RELAÇÕES ENTRE OS PAÍSES AFRICANOS DE LÍNGUA PORTUGUESA E O BRASIL NA FORMAÇÃO DAS LITERATURAS NACIONAIS

THE FORMATION OF AFRICAN LITERATURE THE COUNTRIES COLONIZED BY PORTUGAL AND BRAZILIAN LITERATURE

Drª Giselle Larizzatti Agazzi

Centro Universitário da FEI

giselleagazzi@terra.com.br

RESUMO

O artigo aponta para questões relativas à formação das literaturas africanas de língua portuguesa e o papel do Brasil nesse processo. Como resgatar e construir um olhar para o que é “próprio da terra”? Como engendrar a um só tempo uma literatura nacional e crítica em um contexto de opressão social, de guerras nacionais? As literaturas de língua portuguesa do Brasil e dos países africanos são distintas, mas se aproximaram e muito, projetando inclusive problemas comuns.
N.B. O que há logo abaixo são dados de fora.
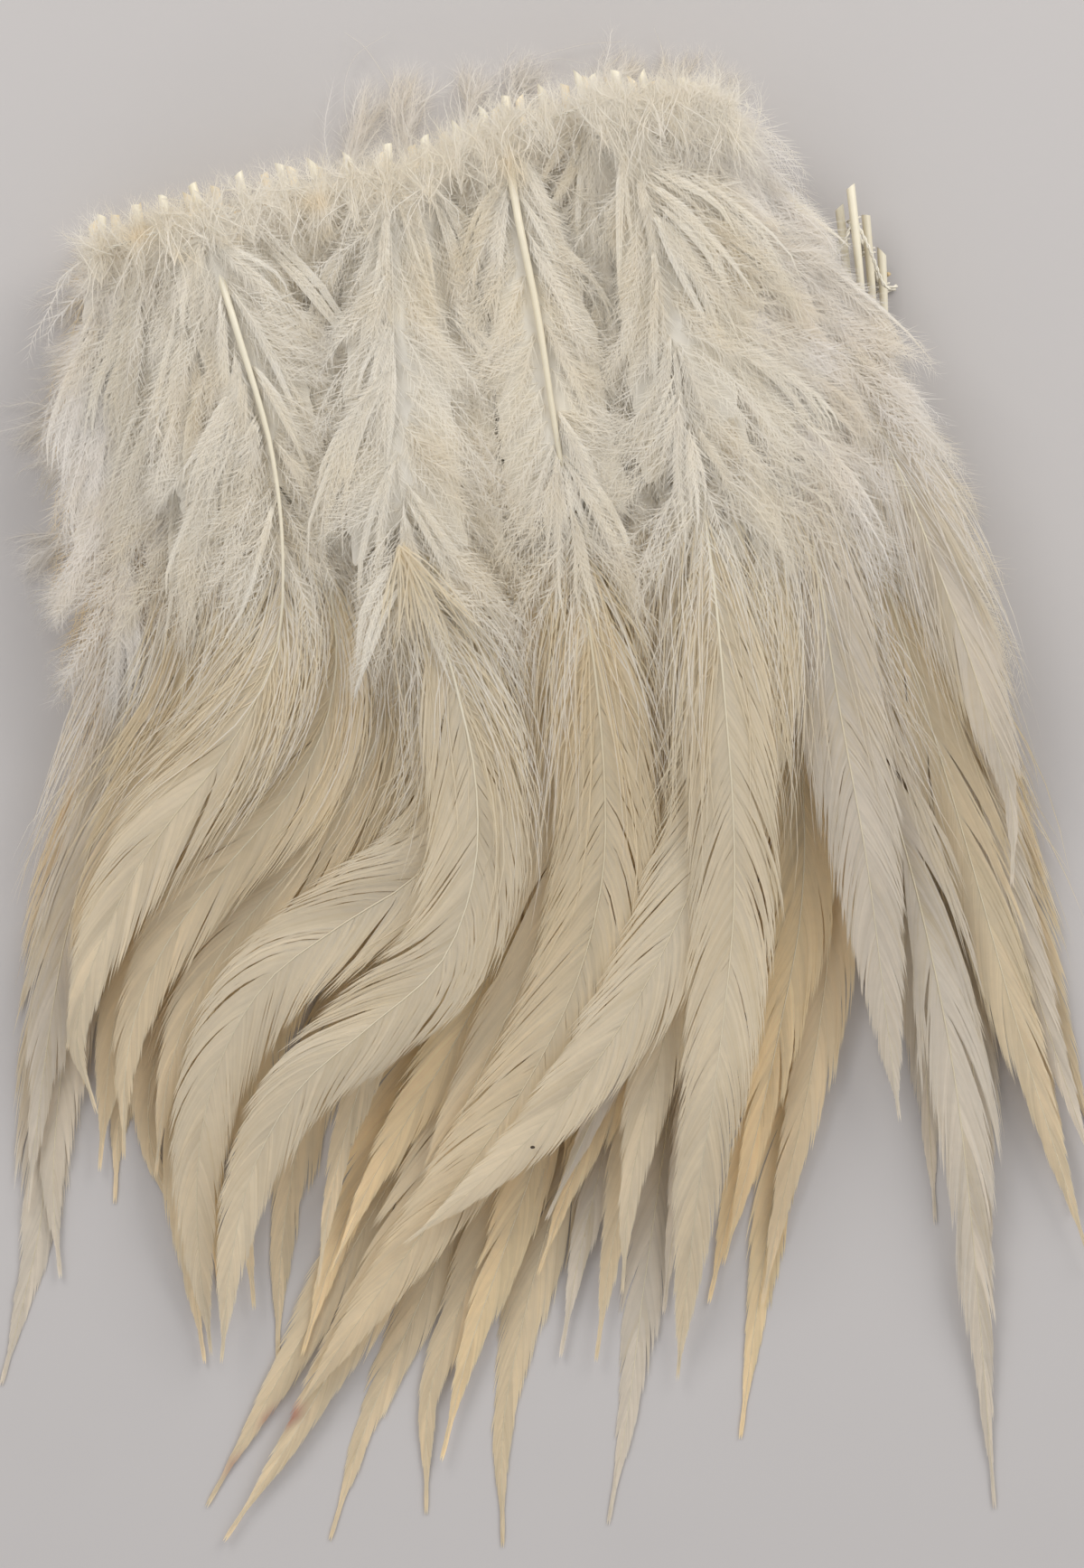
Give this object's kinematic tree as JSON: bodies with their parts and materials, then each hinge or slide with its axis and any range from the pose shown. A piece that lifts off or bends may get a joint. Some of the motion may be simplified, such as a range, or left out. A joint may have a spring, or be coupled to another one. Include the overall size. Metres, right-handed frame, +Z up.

Palavras-chave: Literatura dos Países Africanos de Língua Portuguesa, Literatura Brasileira, Formação da Literatura

ABSTRACT

Brazilian literature directly influenced the formation of African literature of the countries colonized by Portugal. The article describes the development of African literature in Portuguese and Brazil’s role in this process. The literatures of the Portuguese-speaking Brazil and African countries are different, but they approached, including designing common problems.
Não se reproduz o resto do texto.